É essa a bossa nova, já impregnada em nossa cultura musical, que desempenha funções indispensáveis na decantação do rico repertório brasileiro. É essa a bossa nova que faz contraponto com as sucessivas misturas de gêneros e estilos que hoje viraram moda no mundo das canções. O gesto de mistura, procedente do tropicalismo, é crucial para a fecundidade artística, mas só atinge o seu melhor rendimento quando coexiste ou se alterna com o gesto de triagem herdado de João Gilberto. Em outras palavras, precisamos da mistura das diferentes dicções para mantermos o vigor da canção brasileira, mas precisamos também das triagens periódicas que nos levam ao âmago das composições e dos estilos.

Mas os processos de assimilação ao longo do tempo não merecem comemoração nem são reconhecidos com facilidade. Não há como celebrar a bossa nova inerente às canções produzidas nos nossos dias nem mesmo a bossa nova presente na criação atual de representantes do movimento, como João Donato, Marcos Valle, Roberto Menescal ou mesmo João Gilberto (que vem, aliás, aperfeiçoando o seu canto em níveis impensáveis à época do surgimento da bossa).

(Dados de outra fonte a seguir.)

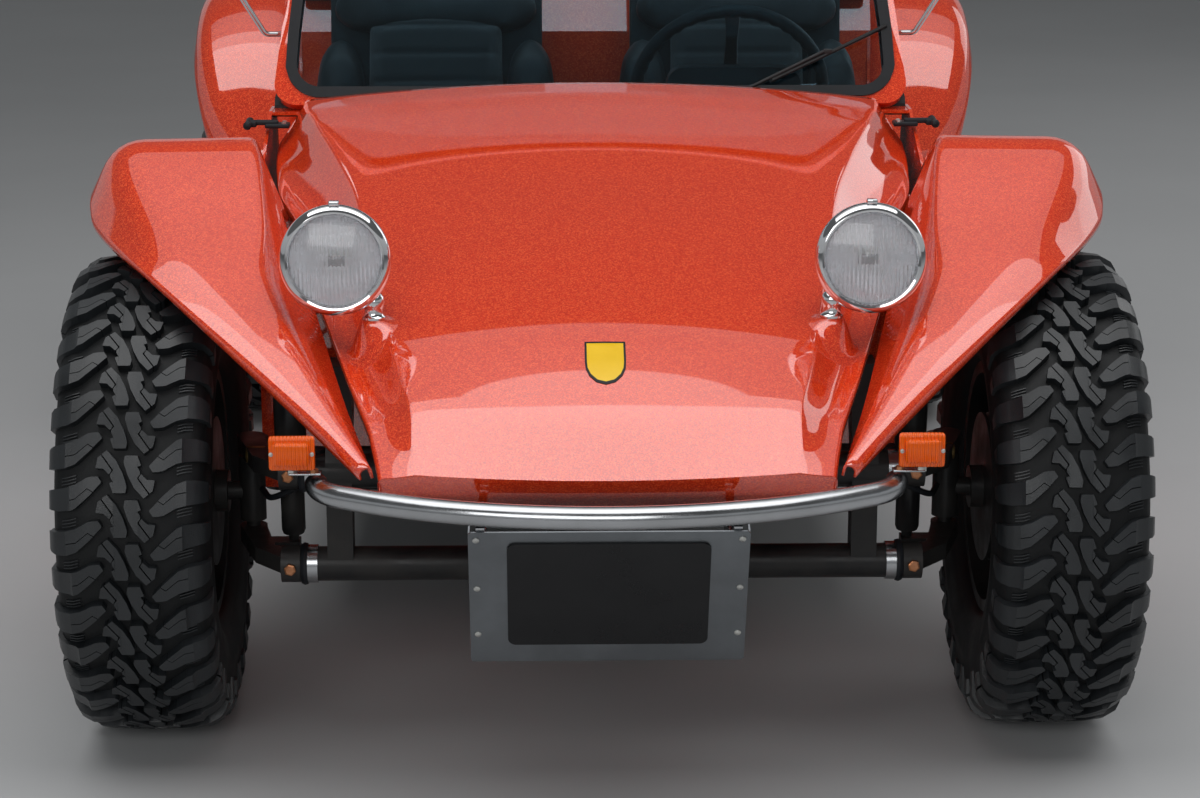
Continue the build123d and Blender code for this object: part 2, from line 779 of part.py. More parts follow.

Esses artistas agradeceriam bem mais se o interesse dos ouvintes fosse pelas obras que realizam hoje.

Acontece que só sabemos comemorar datas pontuais ou períodos de intervenção que demarcam rupturas históricas. Por isso, sempre festejamos as mesmas músicas, os mesmos fatos e os mesmos símbolos. Realmente, às vezes cansa!